Mock Crash Teaches Teens A Hard Lesson
Every year, the Valley roadways see preventable fatalities involving young people. The UNLV campus had displayed a crash caused by impaired driving. The visualization is meant to bring awareness to the consequences of teens driving impaired.
“I know this is a mock-up, but this happens,” says parent Konnie Dembeck. “You read about it almost every day: Car wreck. But when you hear the car wreck, you don’t hear the details about bloody bodies.”
Fortunately in today’s accident at UNLV no one dies. As a part of Teen Driver Safety Day, volunteer actors and first responders give local teens and parents an idea of what really happens when they drive impaired or distracted.
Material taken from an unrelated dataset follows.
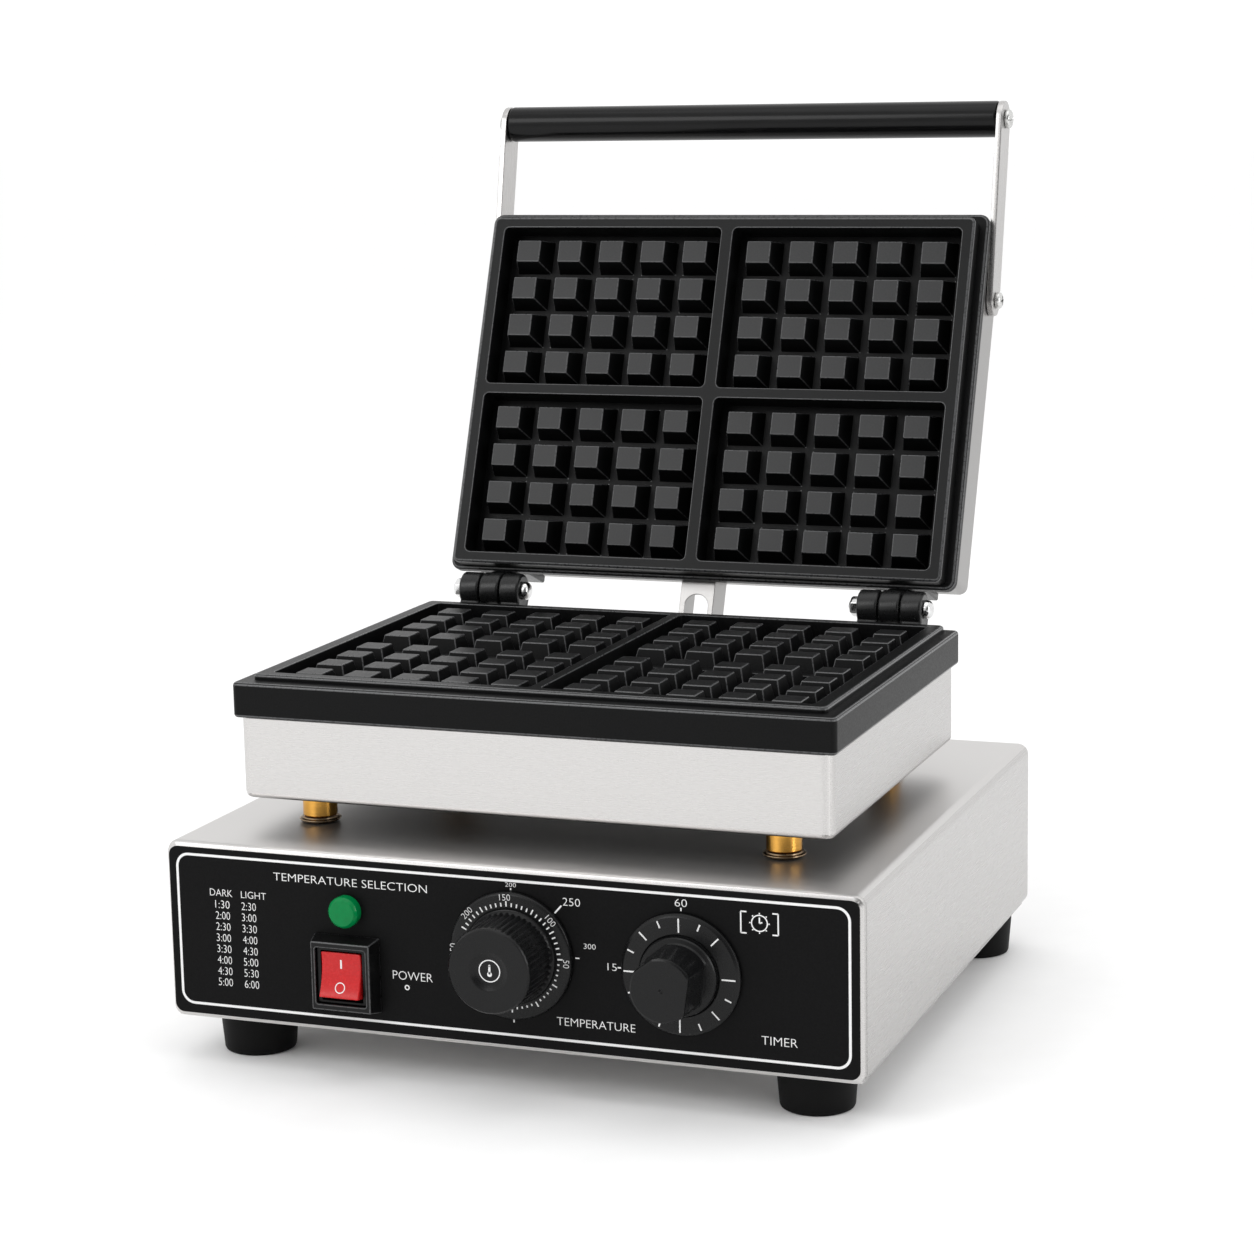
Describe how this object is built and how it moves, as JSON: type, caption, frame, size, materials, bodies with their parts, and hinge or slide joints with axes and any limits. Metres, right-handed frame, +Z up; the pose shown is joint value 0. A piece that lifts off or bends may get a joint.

Matthew Dembeck, who is learning to drive, says the accident mock up is a good lesson.
“I think you just have to be aware what you are risking. You have your whole life ahead of you and by doing a stupid thing like going out and drinking, or doing something like that, you’re really taking a risk on your own life and somebody else’s life. That idea, that you could end up taking someone else’s life is a really scary thought. It’s almost even scarier than — it is even scarier than — losing your own life,” Dembeck says.
In 2016, 21 young drivers statewide were killed on the road. Three were in Washoe County, one in Nye and 17 in Clark County. Officer Charles “Chuck” Harvey sees the real consequences of teens driving impaired.
“It’s sad knowing that someone lost a life,” says Harvey. “It’s sad knowing that the driver is going to probably do some time in jail or prison. It affects their family because now they’re taken away from their family. It is a sad thing that shouldn’t have happened. You wish you can pound sense into those kids but you can’t. It’s just sad all away around.”